* **Records for this exercise**:
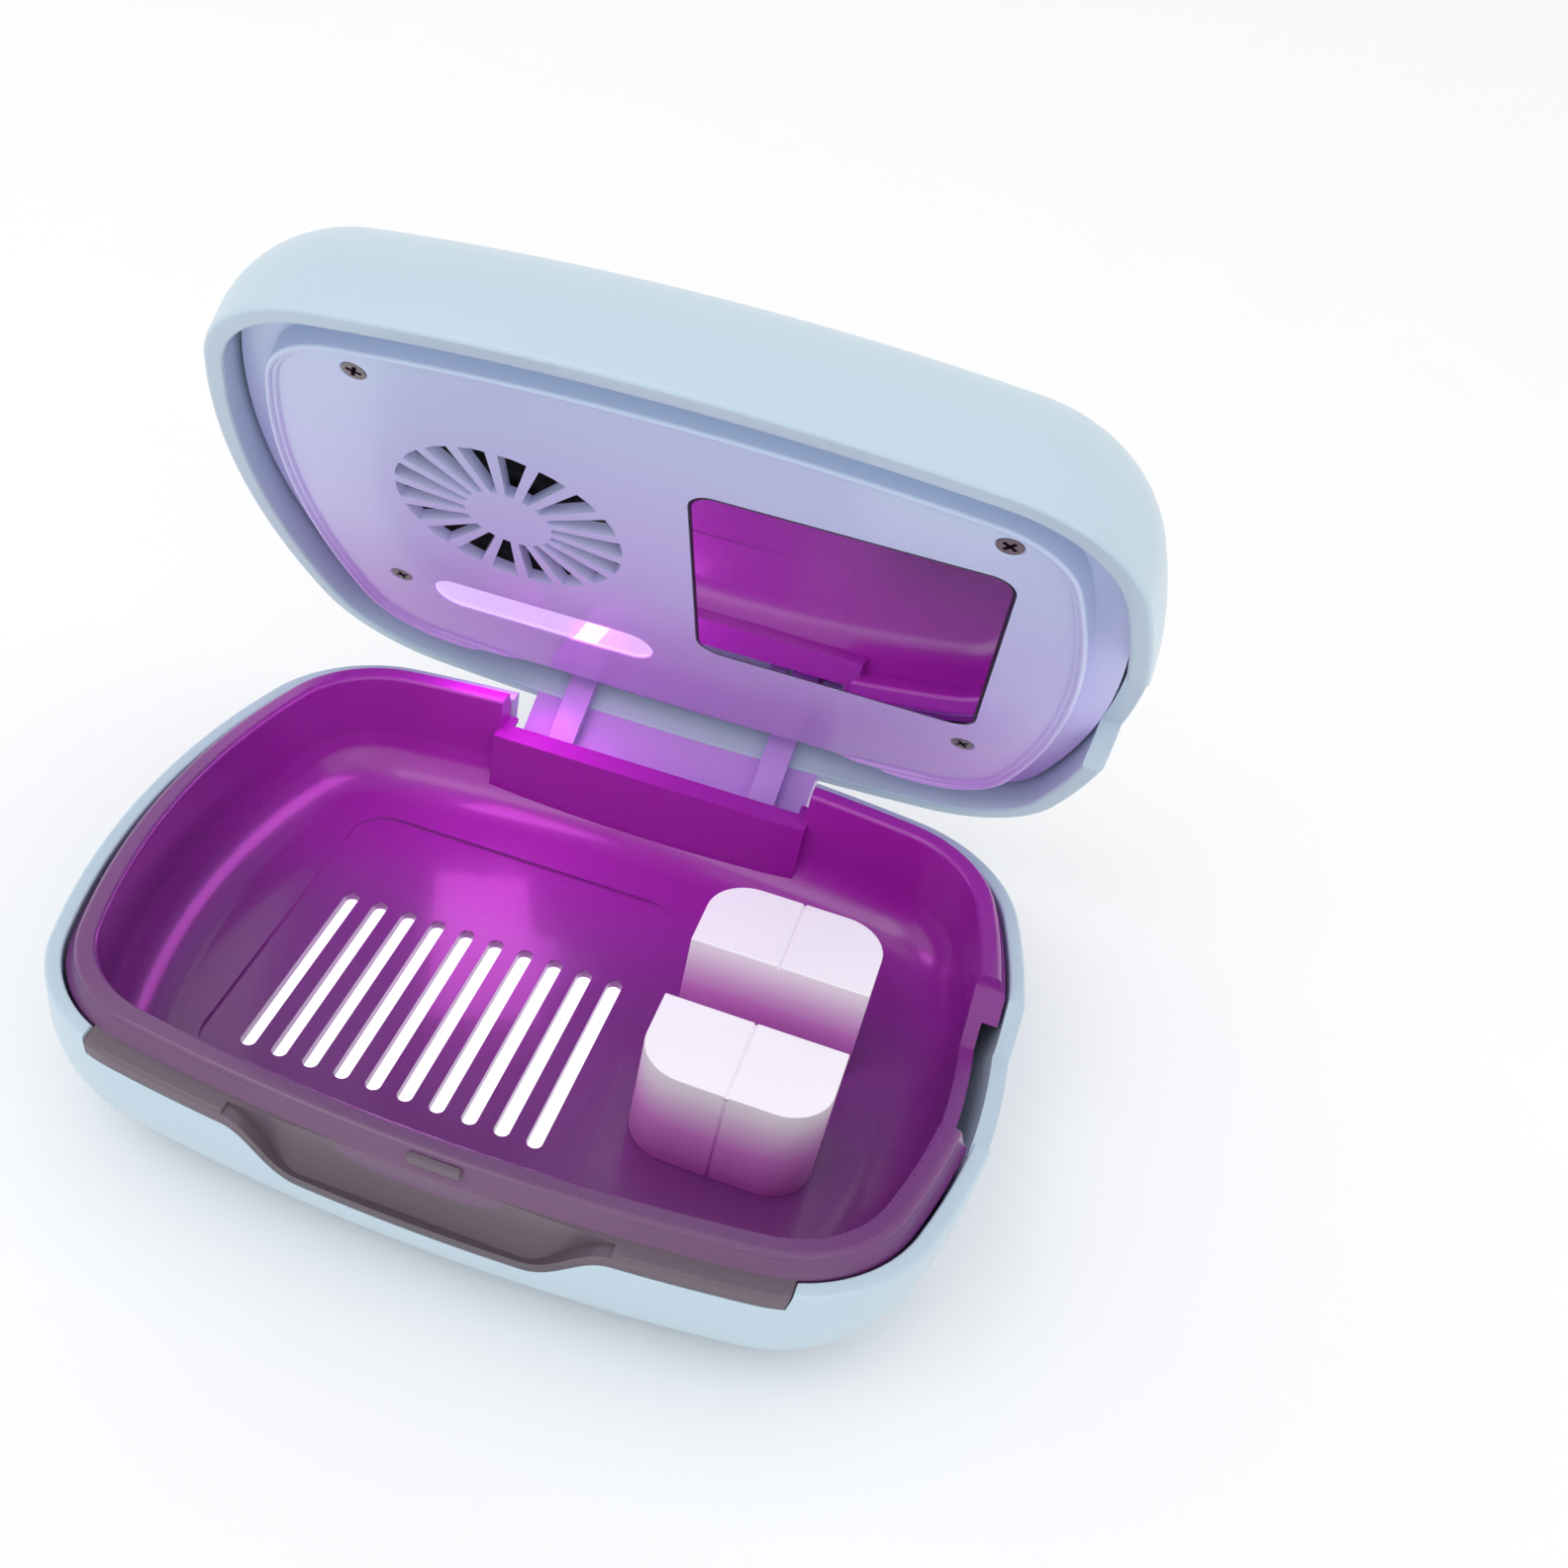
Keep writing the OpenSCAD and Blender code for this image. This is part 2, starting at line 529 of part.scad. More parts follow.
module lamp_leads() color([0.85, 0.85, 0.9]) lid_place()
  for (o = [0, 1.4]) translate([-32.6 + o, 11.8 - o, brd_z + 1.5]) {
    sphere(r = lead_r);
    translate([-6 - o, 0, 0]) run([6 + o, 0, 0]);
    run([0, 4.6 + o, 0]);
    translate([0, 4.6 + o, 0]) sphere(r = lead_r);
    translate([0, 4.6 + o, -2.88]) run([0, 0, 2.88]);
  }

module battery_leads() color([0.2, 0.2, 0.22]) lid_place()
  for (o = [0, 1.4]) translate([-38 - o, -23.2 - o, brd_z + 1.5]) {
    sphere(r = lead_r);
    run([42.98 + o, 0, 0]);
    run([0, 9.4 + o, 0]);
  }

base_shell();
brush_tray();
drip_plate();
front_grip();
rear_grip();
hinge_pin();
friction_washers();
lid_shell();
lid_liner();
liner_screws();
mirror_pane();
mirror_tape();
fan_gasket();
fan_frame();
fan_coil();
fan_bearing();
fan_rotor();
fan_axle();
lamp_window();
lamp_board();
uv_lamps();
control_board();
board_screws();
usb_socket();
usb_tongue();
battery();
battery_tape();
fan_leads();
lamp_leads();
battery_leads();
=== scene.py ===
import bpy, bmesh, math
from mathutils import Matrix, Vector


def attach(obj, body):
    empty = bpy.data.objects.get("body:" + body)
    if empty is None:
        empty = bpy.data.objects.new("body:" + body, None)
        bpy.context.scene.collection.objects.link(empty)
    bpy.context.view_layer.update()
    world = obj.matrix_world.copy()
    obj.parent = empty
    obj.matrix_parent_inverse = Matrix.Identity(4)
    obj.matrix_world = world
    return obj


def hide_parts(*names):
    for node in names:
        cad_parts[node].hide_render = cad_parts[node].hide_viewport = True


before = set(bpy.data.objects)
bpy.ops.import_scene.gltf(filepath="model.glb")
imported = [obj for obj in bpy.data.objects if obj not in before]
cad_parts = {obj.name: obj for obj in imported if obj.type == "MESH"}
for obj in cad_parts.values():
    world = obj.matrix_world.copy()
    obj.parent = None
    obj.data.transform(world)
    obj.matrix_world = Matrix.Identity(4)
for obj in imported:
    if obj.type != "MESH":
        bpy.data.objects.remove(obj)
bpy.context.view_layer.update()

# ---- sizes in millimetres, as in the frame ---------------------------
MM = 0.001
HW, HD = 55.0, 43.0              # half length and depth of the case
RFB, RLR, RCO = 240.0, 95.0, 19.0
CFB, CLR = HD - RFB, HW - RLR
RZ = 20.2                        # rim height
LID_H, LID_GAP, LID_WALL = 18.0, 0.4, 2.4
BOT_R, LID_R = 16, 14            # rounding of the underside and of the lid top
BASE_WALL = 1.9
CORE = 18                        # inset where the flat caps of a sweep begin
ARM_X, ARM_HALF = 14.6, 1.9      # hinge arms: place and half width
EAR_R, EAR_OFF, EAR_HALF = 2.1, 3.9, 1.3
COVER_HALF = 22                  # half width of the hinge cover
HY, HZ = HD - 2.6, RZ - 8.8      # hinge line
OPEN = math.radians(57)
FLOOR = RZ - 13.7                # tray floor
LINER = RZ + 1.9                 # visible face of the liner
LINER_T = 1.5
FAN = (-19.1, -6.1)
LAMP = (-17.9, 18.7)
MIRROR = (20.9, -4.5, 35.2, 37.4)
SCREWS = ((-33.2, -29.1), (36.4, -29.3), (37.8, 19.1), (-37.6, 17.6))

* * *

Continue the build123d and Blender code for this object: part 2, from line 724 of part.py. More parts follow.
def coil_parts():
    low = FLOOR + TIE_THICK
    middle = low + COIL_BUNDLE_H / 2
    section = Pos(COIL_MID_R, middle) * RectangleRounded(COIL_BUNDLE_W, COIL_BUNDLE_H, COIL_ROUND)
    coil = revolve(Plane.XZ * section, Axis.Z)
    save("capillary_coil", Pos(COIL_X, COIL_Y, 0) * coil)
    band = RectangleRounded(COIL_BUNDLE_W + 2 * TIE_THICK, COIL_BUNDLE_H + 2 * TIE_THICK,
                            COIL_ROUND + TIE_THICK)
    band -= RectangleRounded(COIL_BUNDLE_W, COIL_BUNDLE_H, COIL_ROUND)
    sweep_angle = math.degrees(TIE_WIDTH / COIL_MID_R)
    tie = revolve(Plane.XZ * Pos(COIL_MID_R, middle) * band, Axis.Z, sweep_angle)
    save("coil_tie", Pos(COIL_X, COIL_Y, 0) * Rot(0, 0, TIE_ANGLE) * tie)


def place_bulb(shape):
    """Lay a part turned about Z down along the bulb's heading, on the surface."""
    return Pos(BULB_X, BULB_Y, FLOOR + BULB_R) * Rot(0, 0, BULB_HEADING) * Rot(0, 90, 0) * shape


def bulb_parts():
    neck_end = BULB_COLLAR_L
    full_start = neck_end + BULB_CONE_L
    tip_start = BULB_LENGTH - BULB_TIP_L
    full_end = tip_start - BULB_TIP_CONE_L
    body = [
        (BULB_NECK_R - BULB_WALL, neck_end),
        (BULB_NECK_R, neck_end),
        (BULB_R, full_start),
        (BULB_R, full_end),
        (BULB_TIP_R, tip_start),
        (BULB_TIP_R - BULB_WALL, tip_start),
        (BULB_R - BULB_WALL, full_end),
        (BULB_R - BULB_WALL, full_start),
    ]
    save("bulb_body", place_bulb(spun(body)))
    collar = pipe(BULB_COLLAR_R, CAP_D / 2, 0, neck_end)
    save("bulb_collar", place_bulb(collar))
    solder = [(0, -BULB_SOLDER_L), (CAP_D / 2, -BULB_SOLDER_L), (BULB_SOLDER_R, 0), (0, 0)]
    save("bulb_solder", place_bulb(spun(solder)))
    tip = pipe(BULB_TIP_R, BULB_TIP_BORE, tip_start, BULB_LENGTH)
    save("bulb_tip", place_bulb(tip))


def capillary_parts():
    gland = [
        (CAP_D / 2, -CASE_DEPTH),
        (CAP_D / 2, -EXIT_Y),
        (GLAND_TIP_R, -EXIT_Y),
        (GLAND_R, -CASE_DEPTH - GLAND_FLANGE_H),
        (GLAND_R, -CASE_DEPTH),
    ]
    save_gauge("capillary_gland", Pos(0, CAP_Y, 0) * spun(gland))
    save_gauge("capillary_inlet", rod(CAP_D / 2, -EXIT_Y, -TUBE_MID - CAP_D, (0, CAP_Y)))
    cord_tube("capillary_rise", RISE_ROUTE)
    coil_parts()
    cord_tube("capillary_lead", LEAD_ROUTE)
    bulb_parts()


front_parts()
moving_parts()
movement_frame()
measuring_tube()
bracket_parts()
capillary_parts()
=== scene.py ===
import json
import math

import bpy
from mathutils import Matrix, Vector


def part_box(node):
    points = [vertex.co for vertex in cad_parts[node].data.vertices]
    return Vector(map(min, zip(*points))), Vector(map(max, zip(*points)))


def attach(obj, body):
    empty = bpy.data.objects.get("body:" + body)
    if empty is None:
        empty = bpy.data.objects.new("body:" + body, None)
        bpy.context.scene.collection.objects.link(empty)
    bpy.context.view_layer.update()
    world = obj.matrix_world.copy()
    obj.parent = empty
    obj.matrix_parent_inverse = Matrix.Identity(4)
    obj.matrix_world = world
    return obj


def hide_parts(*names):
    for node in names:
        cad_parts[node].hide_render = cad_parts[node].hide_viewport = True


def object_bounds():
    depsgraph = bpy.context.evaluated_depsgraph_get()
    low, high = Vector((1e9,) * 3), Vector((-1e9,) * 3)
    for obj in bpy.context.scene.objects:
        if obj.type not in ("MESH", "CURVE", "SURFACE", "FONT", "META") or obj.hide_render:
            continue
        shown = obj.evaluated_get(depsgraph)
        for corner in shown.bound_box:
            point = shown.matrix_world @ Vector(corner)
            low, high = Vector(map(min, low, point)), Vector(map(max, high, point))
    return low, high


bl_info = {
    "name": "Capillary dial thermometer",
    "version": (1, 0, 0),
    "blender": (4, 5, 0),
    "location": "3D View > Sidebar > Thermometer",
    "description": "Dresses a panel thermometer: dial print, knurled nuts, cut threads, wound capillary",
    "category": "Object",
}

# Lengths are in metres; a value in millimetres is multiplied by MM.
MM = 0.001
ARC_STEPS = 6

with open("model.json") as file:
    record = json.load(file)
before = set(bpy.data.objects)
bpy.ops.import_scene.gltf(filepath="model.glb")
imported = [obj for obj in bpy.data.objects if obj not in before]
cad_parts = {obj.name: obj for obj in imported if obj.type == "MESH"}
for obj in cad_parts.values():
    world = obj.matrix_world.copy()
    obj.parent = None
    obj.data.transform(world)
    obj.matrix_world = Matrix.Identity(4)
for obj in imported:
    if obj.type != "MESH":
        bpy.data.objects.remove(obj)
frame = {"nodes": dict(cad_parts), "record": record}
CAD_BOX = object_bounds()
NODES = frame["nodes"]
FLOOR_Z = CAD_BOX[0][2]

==

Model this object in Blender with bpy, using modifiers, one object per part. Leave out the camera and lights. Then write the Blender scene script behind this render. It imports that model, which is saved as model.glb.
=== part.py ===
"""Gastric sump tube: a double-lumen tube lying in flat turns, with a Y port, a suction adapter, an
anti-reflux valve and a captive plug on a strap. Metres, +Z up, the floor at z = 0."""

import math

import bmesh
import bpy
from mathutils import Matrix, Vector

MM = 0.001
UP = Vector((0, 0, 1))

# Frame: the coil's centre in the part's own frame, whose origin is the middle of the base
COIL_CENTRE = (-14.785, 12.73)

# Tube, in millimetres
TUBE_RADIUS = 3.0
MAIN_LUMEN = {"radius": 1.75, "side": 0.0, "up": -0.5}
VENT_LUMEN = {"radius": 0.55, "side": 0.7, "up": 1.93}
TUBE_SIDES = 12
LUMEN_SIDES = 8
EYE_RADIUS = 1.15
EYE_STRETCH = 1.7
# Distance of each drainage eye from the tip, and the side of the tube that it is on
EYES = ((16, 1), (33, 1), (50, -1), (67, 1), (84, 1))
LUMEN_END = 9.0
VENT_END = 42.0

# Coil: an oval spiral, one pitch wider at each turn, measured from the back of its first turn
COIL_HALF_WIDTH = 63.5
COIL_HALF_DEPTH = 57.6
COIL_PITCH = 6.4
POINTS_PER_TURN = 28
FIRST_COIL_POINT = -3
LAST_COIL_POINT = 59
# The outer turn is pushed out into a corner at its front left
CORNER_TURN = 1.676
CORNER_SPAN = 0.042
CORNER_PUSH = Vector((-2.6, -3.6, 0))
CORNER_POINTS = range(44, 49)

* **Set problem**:
Write out, exactly as they stand, the lines from the one containing "tip = pipe(BULB_TIP_R, BULB_TIP_BORE, tip_start, BULB_LENGTH)" through the one containing "return low, high", both ends included.

* **Answer to this exercise**:
    tip = pipe(BULB_TIP_R, BULB_TIP_BORE, tip_start, BULB_LENGTH)
    save("bulb_tip", place_bulb(tip))


def capillary_parts():
    gland = [
        (CAP_D / 2, -CASE_DEPTH),
        (CAP_D / 2, -EXIT_Y),
        (GLAND_TIP_R, -EXIT_Y),
        (GLAND_R, -CASE_DEPTH - GLAND_FLANGE_H),
        (GLAND_R, -CASE_DEPTH),
    ]
    save_gauge("capillary_gland", Pos(0, CAP_Y, 0) * spun(gland))
    save_gauge("capillary_inlet", rod(CAP_D / 2, -EXIT_Y, -TUBE_MID - CAP_D, (0, CAP_Y)))
    cord_tube("capillary_rise", RISE_ROUTE)
    coil_parts()
    cord_tube("capillary_lead", LEAD_ROUTE)
    bulb_parts()


front_parts()
moving_parts()
movement_frame()
measuring_tube()
bracket_parts()
capillary_parts()
=== scene.py ===
import json
import math

import bpy
from mathutils import Matrix, Vector


def part_box(node):
    points = [vertex.co for vertex in cad_parts[node].data.vertices]
    return Vector(map(min, zip(*points))), Vector(map(max, zip(*points)))


def attach(obj, body):
    empty = bpy.data.objects.get("body:" + body)
    if empty is None:
        empty = bpy.data.objects.new("body:" + body, None)
        bpy.context.scene.collection.objects.link(empty)
    bpy.context.view_layer.update()
    world = obj.matrix_world.copy()
    obj.parent = empty
    obj.matrix_parent_inverse = Matrix.Identity(4)
    obj.matrix_world = world
    return obj


def hide_parts(*names):
    for node in names:
        cad_parts[node].hide_render = cad_parts[node].hide_viewport = True


def object_bounds():
    depsgraph = bpy.context.evaluated_depsgraph_get()
    low, high = Vector((1e9,) * 3), Vector((-1e9,) * 3)
    for obj in bpy.context.scene.objects:
        if obj.type not in ("MESH", "CURVE", "SURFACE", "FONT", "META") or obj.hide_render:
            continue
        shown = obj.evaluated_get(depsgraph)
        for corner in shown.bound_box:
            point = shown.matrix_world @ Vector(corner)
            low, high = Vector(map(min, low, point)), Vector(map(max, high, point))
    return low, high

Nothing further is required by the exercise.